Knowing how upsetting it would be to get caught in the middle of that hysteria, I put off my trip until after Labor Day.  When I called Avis about renting a car for six weeks, starting the second week in September, it was still expensive, about twice what I’d previously paid, but less than it had been that summer.  I resolved that whatever they charged me for the rental would be the value of the car when I returned it.

The Avis that I go to is just a little office in a strip mall on Beach Boulevard.  When you make a reservation with them someone has to deliver the car to the agency, so there are no options if you don’t like what they have waiting for you.  I remember once piloting a red clown car all over California and Nevada.  Driving a fire engine would have been less conspicuous, not the approach I was looking to take on this trip.

I’d asked my mother for a ride to Avis.  She dropped me off out front and waited for me to give her a thumbs up, letting her know that things were all right and I could take it from there.  After filling out the paperwork, Mendez got the key and we walked around the side of the building together, to where three cars were parked in the shade. 

Mendez stopped in front of the middle car and a wave of relief washed over me.  It was a Kia Rio, compact and stylish, but the thing that struck me about it, the thing I liked so much, was that it was just bluer than blue.  It was the bluest car I’d ever seen in my life, blue enough to blind you, if that’s even possible.
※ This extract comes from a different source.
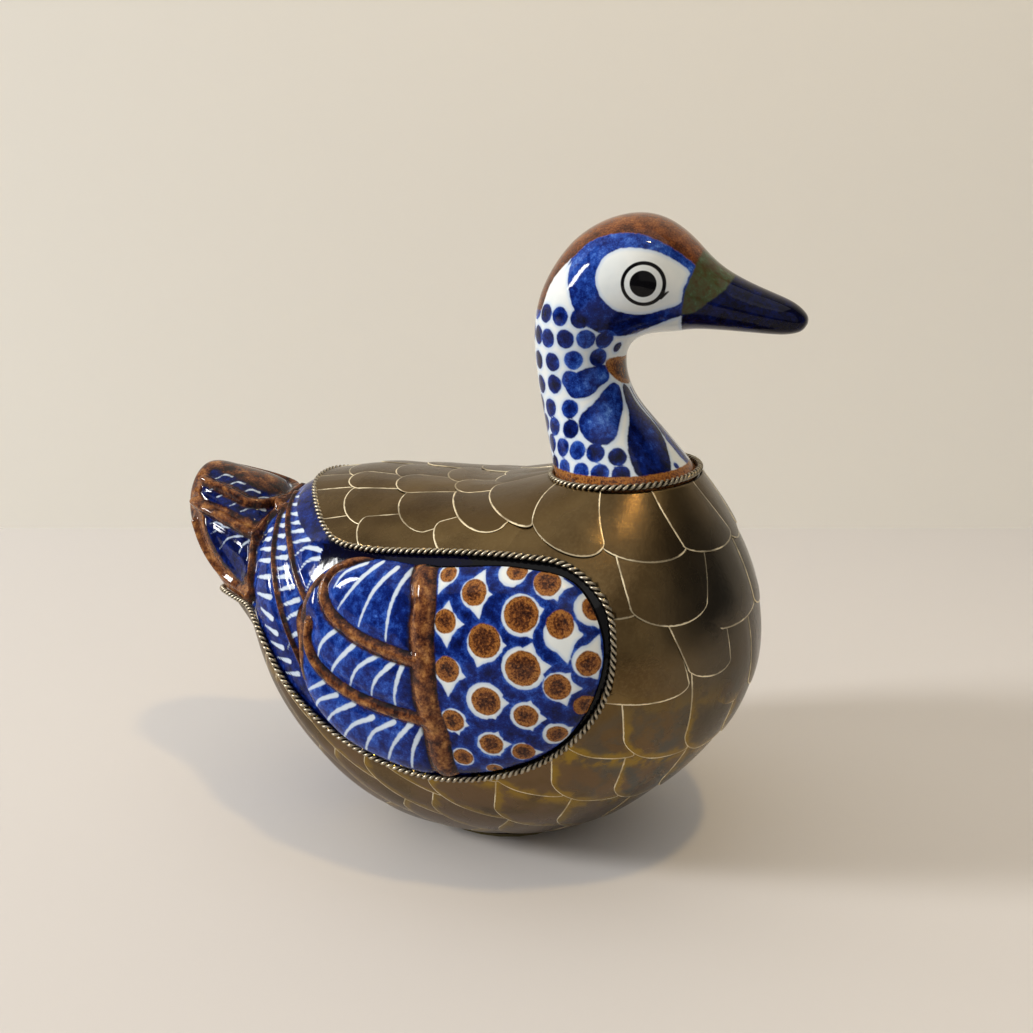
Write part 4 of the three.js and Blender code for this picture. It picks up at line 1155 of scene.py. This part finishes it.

I’d been worried about the trip, worried about the kind of money I might spend, worried about the cost of gasoline, which in California was almost five dollars a gallon, worried about not finding camping spots, which my trip would depend on since there was no way I could afford to do hotels, but the minute I laid eyes on that blue Kia I knew everything was going to be fine.  All my worries melted away.

Mendez and I came back around the corner, and I gave my mother a thumbs up, meaning she was free to go run her errands.  I don’t know how I knew this, but my big road trip was going to work out just fine.